DIRECTIONS FOR THIS TASK: Reproduce, word for word, every line from the first one down to the line containing "const FACETS = 48;", and nothing else.

SOURCE EXCERPT:

%%

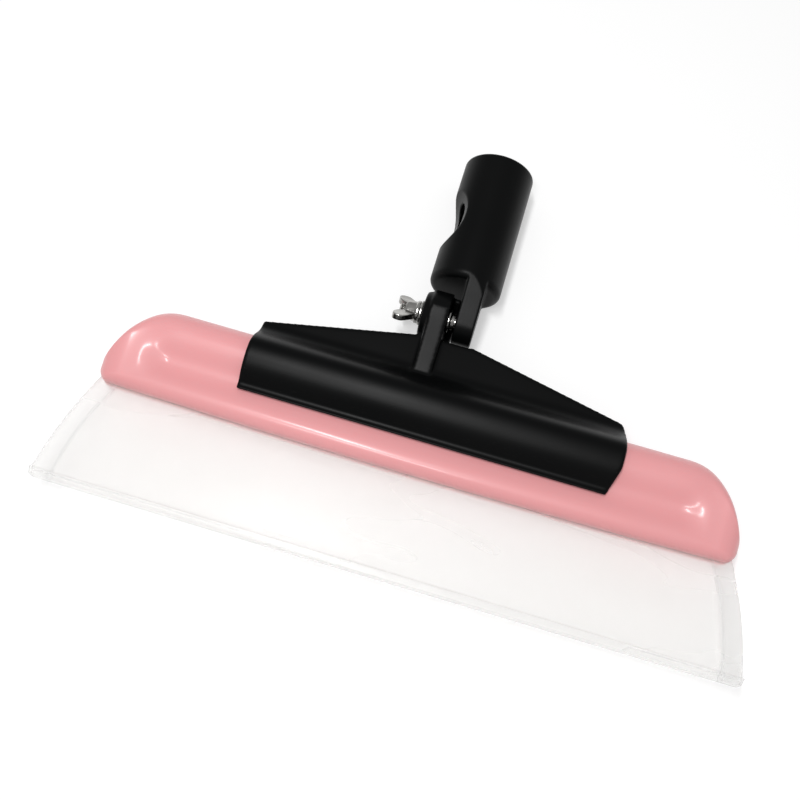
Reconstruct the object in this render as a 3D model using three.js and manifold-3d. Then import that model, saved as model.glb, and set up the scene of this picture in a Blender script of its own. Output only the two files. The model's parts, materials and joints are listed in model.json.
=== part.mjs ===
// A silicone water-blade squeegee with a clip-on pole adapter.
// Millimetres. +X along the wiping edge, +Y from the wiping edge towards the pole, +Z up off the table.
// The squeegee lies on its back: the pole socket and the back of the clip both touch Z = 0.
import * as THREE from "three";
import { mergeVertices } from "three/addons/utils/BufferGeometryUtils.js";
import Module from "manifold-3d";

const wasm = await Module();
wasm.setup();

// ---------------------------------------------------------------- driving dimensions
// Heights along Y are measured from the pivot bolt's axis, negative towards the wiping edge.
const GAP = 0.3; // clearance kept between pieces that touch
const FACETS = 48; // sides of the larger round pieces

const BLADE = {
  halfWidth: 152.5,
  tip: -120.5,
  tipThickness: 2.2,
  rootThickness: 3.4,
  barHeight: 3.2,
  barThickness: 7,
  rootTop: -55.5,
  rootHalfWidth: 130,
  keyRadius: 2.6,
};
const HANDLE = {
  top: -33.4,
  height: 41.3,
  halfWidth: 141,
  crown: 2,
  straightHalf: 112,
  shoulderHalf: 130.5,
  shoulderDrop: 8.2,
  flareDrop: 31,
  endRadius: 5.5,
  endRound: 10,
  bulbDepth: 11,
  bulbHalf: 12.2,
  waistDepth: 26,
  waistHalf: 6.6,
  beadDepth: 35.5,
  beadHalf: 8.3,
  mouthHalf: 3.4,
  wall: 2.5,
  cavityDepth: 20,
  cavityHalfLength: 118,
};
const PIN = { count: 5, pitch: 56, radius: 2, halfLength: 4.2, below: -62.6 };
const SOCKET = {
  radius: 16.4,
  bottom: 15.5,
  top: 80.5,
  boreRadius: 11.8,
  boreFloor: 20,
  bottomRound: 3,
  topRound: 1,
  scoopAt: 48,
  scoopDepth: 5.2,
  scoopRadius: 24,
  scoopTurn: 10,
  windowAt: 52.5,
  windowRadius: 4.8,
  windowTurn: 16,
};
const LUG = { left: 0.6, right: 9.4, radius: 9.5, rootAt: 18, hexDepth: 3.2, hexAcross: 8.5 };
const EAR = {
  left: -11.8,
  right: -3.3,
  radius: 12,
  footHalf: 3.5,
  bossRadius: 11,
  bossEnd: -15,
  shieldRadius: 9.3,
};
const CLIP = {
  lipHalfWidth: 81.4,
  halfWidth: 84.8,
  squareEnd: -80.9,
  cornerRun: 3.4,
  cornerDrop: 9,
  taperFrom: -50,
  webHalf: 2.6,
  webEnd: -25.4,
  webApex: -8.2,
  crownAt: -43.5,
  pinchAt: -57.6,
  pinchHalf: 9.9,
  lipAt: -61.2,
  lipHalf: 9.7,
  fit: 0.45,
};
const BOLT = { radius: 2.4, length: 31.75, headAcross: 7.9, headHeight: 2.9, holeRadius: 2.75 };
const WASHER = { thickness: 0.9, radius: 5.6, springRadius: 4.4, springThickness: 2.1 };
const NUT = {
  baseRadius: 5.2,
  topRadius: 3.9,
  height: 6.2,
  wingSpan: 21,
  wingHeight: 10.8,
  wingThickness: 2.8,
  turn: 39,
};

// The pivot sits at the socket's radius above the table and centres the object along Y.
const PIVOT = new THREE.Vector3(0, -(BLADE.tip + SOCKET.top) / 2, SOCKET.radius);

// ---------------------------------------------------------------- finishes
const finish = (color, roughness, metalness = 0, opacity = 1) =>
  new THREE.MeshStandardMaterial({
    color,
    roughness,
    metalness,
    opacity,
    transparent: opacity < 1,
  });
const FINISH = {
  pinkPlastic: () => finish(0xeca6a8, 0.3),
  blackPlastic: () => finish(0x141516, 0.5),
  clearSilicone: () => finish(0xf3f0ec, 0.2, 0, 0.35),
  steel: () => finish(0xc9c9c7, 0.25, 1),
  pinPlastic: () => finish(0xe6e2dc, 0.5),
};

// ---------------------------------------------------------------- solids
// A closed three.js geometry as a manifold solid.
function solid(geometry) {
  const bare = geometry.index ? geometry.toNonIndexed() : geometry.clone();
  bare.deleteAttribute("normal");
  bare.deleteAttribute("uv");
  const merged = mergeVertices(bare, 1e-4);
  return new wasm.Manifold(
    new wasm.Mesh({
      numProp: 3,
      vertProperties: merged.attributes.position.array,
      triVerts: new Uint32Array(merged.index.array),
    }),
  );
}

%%

EXERCISE RESULT:
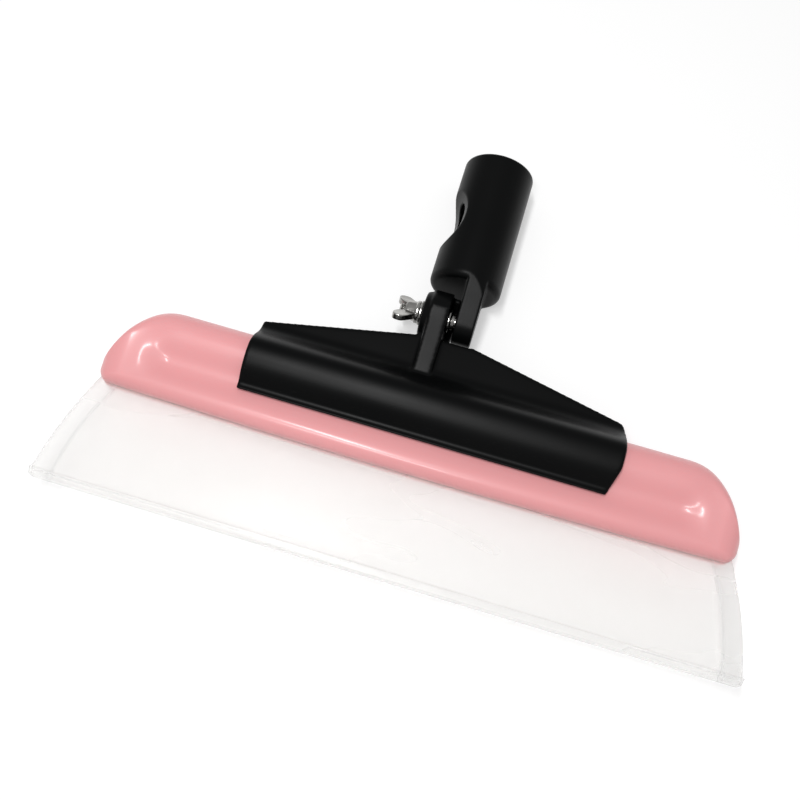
Reconstruct the object in this render as a 3D model using three.js and manifold-3d. Then import that model, saved as model.glb, and set up the scene of this picture in a Blender script of its own. Output only the two files. The model's parts, materials and joints are listed in model.json.
=== part.mjs ===
// A silicone water-blade squeegee with a clip-on pole adapter.
// Millimetres. +X along the wiping edge, +Y from the wiping edge towards the pole, +Z up off the table.
// The squeegee lies on its back: the pole socket and the back of the clip both touch Z = 0.
import * as THREE from "three";
import { mergeVertices } from "three/addons/utils/BufferGeometryUtils.js";
import Module from "manifold-3d";

const wasm = await Module();
wasm.setup();

// ---------------------------------------------------------------- driving dimensions
// Heights along Y are measured from the pivot bolt's axis, negative towards the wiping edge.
const GAP = 0.3; // clearance kept between pieces that touch
const FACETS = 48; // sides of the larger round pieces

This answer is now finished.